-- start --

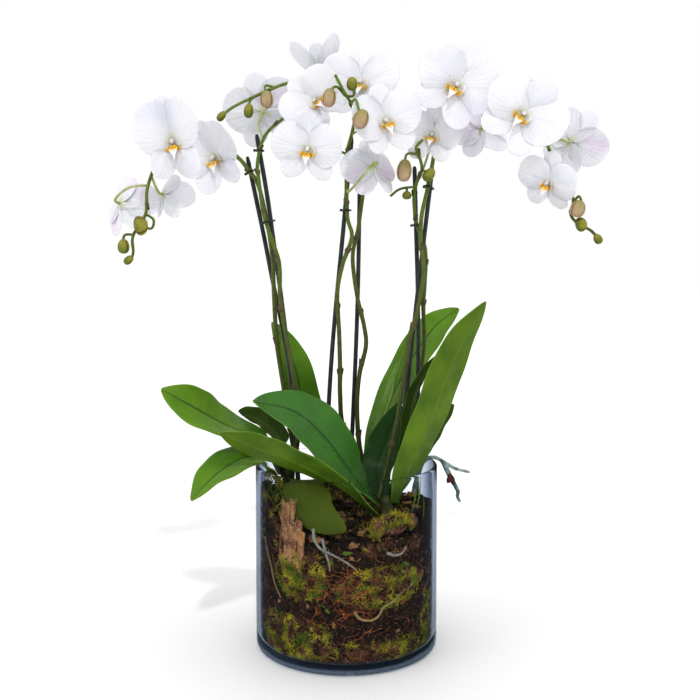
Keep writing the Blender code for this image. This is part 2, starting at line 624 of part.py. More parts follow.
def make_flower(name, flower, collection, material):
    span = FLOWER_SPAN * flower["size"]
    frame = flower_frame(flower)
    bm = bmesh.new()
    middle = bm.verts.new((0, 0, 0))
    rings = []
    for share in (0.5, 1.0):
        ring = []
        for step in range(FLOWER_POINTS):
            angle = 360 * step / FLOWER_POINTS
            reach = share * outline(angle) * span
            rise = flower["cup"] * (reach / (span / 2)) ** 2 * span / 2
            x, z = reach * sin(radians(angle)), reach * cos(radians(angle))
            rise += abs(x) * sin(flower["fold"])
            ring.append(bm.verts.new((x * cos(flower["fold"]), -rise, z)))
        rings.append(ring)
    for step in range(FLOWER_POINTS):
        after = (step + 1) % FLOWER_POINTS
        bm.faces.new((middle, rings[0][after], rings[0][step]))
        for inner, outer in zip(rings, rings[1:]):
            bm.faces.new((inner[step], inner[after], outer[after], outer[step]))
    item = add_object(name, mesh_from(bm, name), collection, material)
    solidify = item.modifiers.new("petals", "SOLIDIFY")
    solidify.thickness = PETAL_THICKNESS
    solidify.offset = 0.0
    lip = bmesh.new()
    size = Vector(LIP_SIZE) * flower["size"]
    bmesh.ops.create_uvsphere(lip, u_segments=8, v_segments=6, radius=1.0,
                              matrix=Matrix.Diagonal((*size, 1.0)))
    bmesh.ops.translate(lip, verts=lip.verts, vec=Vector(LIP_PLACE) * flower["size"])
    boolean(item, mesh_from(lip, "lip"), "UNION")
    item.data.transform(frame)
    item.data.materials.clear()
    item.data.materials.append(material)
    return item


def bud_mesh(bud):
    wide, deep, tall = (Vector(bud["size"]) / 2000)
    bm = bmesh.new()
    bmesh.ops.create_uvsphere(bm, u_segments=8, v_segments=5, radius=1.0,
                              matrix=Matrix.Diagonal((wide, deep, tall, 1.0)))
    turn = Matrix.Rotation(radians(bud["turn"]), 4, "Y")
    bmesh.ops.transform(bm, matrix=Matrix.Translation(mm(bud["place"])) @ turn, verts=bm.verts)
    return mesh_from(bm, "bud")


def make_spike(name, spike, collection, material):
    """The stem, with its flower stalks and buds grown on it, as one body."""
    mesh = tube_mesh(name, [mm(point) for point in spike["stem"]], SPIKE_RADIUS, SPIKE_TIP_RADIUS)
    item = add_object(name, mesh, collection)
    for flower_name, route in spike["shoots"].items():
        frame = flower_frame(FLOWERS[flower_name])
        behind = PETAL_THICKNESS + GAP
        ending = [frame @ Vector((0, behind + STALK_STRAIGHT, 0)), frame @ Vector((0, behind, 0))]
        points = [mm(point) for point in route] + ending
        boolean(item, tube_mesh("shoot", points, PEDICEL_RADIUS, PEDICEL_RADIUS, sides=4), "UNION")
    for bud in spike["buds"]:
        route = [mm(point) for point in bud["shoot"]]
        if bud["place"]:
            if route:
                route.append(mm(bud["place"]))
            boolean(item, bud_mesh(bud), "UNION")
        if route:
            boolean(item, tube_mesh("shoot", route, PEDICEL_RADIUS, PEDICEL_RADIUS, sides=4), "UNION")
    item.data.materials.clear()
    item.data.materials.append(material)
    return item


def route_at(route, height):
    """A route's centre and direction at a height in millimetres."""
    path = smooth_path([mm(point) for point in route], 121)
    for first, second in zip(path, path[1:]):
        if second.z * 1000 >= height:
            return first.lerp(second, (height / 1000 - first.z) / (second.z - first.z)), second - first
    return path[-1], path[-1] - path[-2]


def make_stakes(collection, material):
    for name, route in STAKES.items():
        mesh = tube_mesh(name, [mm(point) for point in route], STAKE_RADIUS, STAKE_RADIUS, steps=3)
        add_object(name, mesh, collection, material)


def make_clips(collection, material):
    """Oval plastic loops around a spike and its stake, each with two finger tabs."""
    for number, clip in enumerate(CLIPS, 1):
        stake, along = route_at(STAKES["stake_" + clip["pair"]], clip["height"])
        stem, stem_along = route_at(SPIKES["spike_" + clip["pair"]]["stem"], clip["height"])
        between = stem - stake
        room = STAKE_RADIUS + CLIP_WIRE + CLIP_ROOM
        up = (along.normalized() + stem_along.normalized()).normalized()
        side = between.cross(up).normalized()
        ahead = up.cross(side)
        bm = bmesh.new()
        loops = []
        for step in range(CLIP_STEPS):
            angle = 2 * pi * step / CLIP_STEPS
            outward = Vector((cos(angle), sin(angle), 0))
            spot = outward * room
            if abs(outward.y) > 0.01:
                spot.y += between.length / 2 * (1 if outward.y > 0 else -1)
            loops.append([bm.verts.new(spot + outward * CLIP_WIRE * cos(tilt)
                                       + Vector((0, 0, CLIP_WIRE * sin(tilt))))
                          for tilt in (pi / 4, 3 * pi / 4, 5 * pi / 4, 7 * pi / 4)])
        for first, second in zip(loops, loops[1:] + loops[:1]):
            for turn in range(4):
                beside = (turn + 1) % 4
                bm.faces.new((first[turn], second[turn], second[beside], first[beside]))
        name = "clip_%d" % number
        item = add_object(name, mesh_from(bm, name), collection)
        for edge in (-1, 1):
            tab = bmesh.new()
            bmesh.ops.create_cube(tab, size=1.0, matrix=Matrix.Diagonal((*CLIP_TAB, 1.0)))
            bmesh.ops.translate(tab, verts=tab.verts, vec=(edge * (room + CLIP_TAB[0] / 2), 0.0, 0.0))
            boolean(item, mesh_from(tab, "tab"), "UNION")
        turn = Matrix((side, ahead, up)).transposed().to_4x4()
        item.data.transform(Matrix.Translation(stake.lerp(stem, 0.5)) @ turn)
        item.data.materials.clear()
        item.data.materials.append(material)


def make_aerial_root(collection, material):
    """A silvery root that climbs out over the rim at the right and forks."""
    mesh = tube_mesh("aerial_root", [mm(point) for point in ROOT_MAIN], ROOT_RADIUS, ROOT_TIP_RADIUS)
    item = add_object("aerial_root", mesh, collection)
    fork = tube_mesh("fork", [mm(point) for point in ROOT_FORK], ROOT_RADIUS, ROOT_TIP_RADIUS)
    boolean(item, fork, "UNION")
    item.data.materials.clear()
    item.data.materials.append(material)


def build():
    collection = new_collection(OBJECT_NAME)
    materials = {name: make_material(name) for name in COLOURS}
    make_vase(collection, materials["glass"])
    make_mix(collection, materials["mix"])
    add_object("bark_slab", slab_mesh("bark_slab"), collection, materials["bark"])
    add_object("moss_mound", mound_mesh("moss_mound"), collection, materials["moss"])
    make_crowns(collection, materials["crown"])
    for name, leaf in LEAVES.items():
        make_leaf(name, leaf, collection, materials["leaf"])
    make_stakes(collection, materials["stake"])
    for name, spike in SPIKES.items():
        make_spike(name, spike, collection, materials["spike"])
    for name, flower in FLOWERS.items():
        make_flower(name, flower, collection, materials["petal"])
    make_clips(collection, materials["clip"])
    make_aerial_root(collection, materials["root"])


clear_scene()
TOOLS = new_collection("tools")
build()
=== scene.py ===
import random
from math import cos, exp, pi, radians, sin, sqrt, tau

import bmesh
import bpy
from mathutils import Matrix, Vector, noise


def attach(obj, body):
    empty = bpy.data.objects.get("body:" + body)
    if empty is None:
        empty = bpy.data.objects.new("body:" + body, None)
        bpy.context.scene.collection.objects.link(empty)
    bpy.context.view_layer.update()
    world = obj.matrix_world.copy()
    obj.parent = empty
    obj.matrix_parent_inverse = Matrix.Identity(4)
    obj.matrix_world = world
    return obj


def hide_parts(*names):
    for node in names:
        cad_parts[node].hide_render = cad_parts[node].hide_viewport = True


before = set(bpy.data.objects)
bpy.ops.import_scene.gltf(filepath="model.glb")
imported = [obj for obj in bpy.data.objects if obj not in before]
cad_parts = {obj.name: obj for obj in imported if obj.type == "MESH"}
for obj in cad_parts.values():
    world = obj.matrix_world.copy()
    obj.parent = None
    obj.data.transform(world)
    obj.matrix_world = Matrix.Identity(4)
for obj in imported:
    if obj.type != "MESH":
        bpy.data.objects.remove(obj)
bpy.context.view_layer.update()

sheetMap = "sheetMap"      # UV map of every petal and leaf: across, then base to tip


def toMetres(point):
    return Vector(point) / 1000


def mixed(low, high, share):
    return low + (high - low) * share


def smoothRoute(points, count):
    line = [points[0] * 2 - points[1], *points, points[-1] * 2 - points[-2]]
    route = []
    for step in range(count):
        along = step / (count - 1) * (len(points) - 1)
        index = min(int(along), len(points) - 2)
        t = along - index
        a, b, c, d = line[index:index + 4]
        route.append(0.5 * (2 * b + (c - a) * t + (2 * a - 5 * b + 4 * c - d) * t * t
                            + (3 * b - a - 3 * c + d) * t ** 3))
    return route


def tubeMesh(runs, sides=12):
    # one curve, a spline for each run of (points, radii), made into a mesh
    curve = bpy.data.curves.new("tube", "CURVE")
    curve.dimensions = "3D"
    curve.bevel_depth = 1.0
    curve.bevel_resolution = (sides - 4) // 2
    curve.use_fill_caps = True
    for points, radii in runs:
        spline = curve.splines.new("POLY")
        spline.points.add(len(points) - 1)
        for spot, place, radius in zip(spline.points, points, radii):
            spot.co = (*place, 1.0)
            spot.radius = radius
    holder = bpy.data.objects.new("tube", curve)
    bpy.context.scene.collection.objects.link(holder)
    mesh = bpy.data.meshes.new_from_object(holder.evaluated_get(bpy.context.evaluated_depsgraph_get()))
    bpy.data.objects.remove(holder)
    bpy.data.curves.remove(curve)
    return mesh


def facesOf(verts):
    return {face for vert in verts for face in vert.link_faces}


def addMesh(bm, mesh, materialIndex=0):
    # adds a finished mesh to bm and throws it away
    before = len(bm.faces)
    bm.from_mesh(mesh)
    bm.faces.ensure_lookup_table()
    for face in bm.faces[before:]:
        face.material_index = materialIndex
    bpy.data.meshes.remove(mesh)


def addSheet(bm, across, along, shape, materialIndex=0):
    # a grid whose points are moved by shape(u, v): u is -1 to 1 across and v is 0 to 1 along
    uvLayer = bm.loops.layers.uv.get(sheetMap) or bm.loops.layers.uv.new(sheetMap)
    verts = bmesh.ops.create_grid(bm, x_segments=across, y_segments=along, size=0.5)["verts"]
    for face in facesOf(verts):
        face.material_index = materialIndex
        for loop in face.loops:
            loop[uvLayer].uv = (loop.vert.co.x + 0.5, loop.vert.co.y + 0.5)
    for vert in verts:
        vert.co = shape(vert.co.x * 2, vert.co.y + 0.5)
    return verts


def addBall(bm, place, size, turn=None, segments=16, rings=10, materialIndex=0):
    matrix = Matrix.Translation(place) @ (turn or Matrix()) @ Matrix.Diagonal((*size, 1.0))
    verts = bmesh.ops.create_uvsphere(bm, u_segments=segments, v_segments=rings, radius=1.0,
                                      matrix=matrix)["verts"]
    for face in facesOf(verts):
        face.material_index = materialIndex
    return verts


def pieceName(node):
    return node.replace("_", "-")


def finishPiece(name, bm, materials, nodes=(), sharp=None, recalc=True):
    if recalc:
        bmesh.ops.recalc_face_normals(bm, faces=bm.faces)
    mesh = bpy.data.meshes.new(name)
    bm.to_mesh(mesh)
    bm.free()
    mesh.shade_smooth()
    if sharp:
        mesh.set_sharp_from_angle(angle=radians(sharp))
    for material in materials:
        mesh.materials.append(material)
    piece = bpy.data.objects.new(name, mesh)
    bpy.context.scene.collection.objects.link(piece)
    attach(piece, "root")
    if nodes:
        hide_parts(*nodes)
    return piece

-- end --

Exercise description:
In the listing above, locate the line containing "for node in" and the line containing "obj.data.transform(world)". Extract those two lines and every line between them, exactly as written, and only those.

Right answer:
    for node in names:
        cad_parts[node].hide_render = cad_parts[node].hide_viewport = True


before = set(bpy.data.objects)
bpy.ops.import_scene.gltf(filepath="model.glb")
imported = [obj for obj in bpy.data.objects if obj not in before]
cad_parts = {obj.name: obj for obj in imported if obj.type == "MESH"}
for obj in cad_parts.values():
    world = obj.matrix_world.copy()
    obj.parent = None
    obj.data.transform(world)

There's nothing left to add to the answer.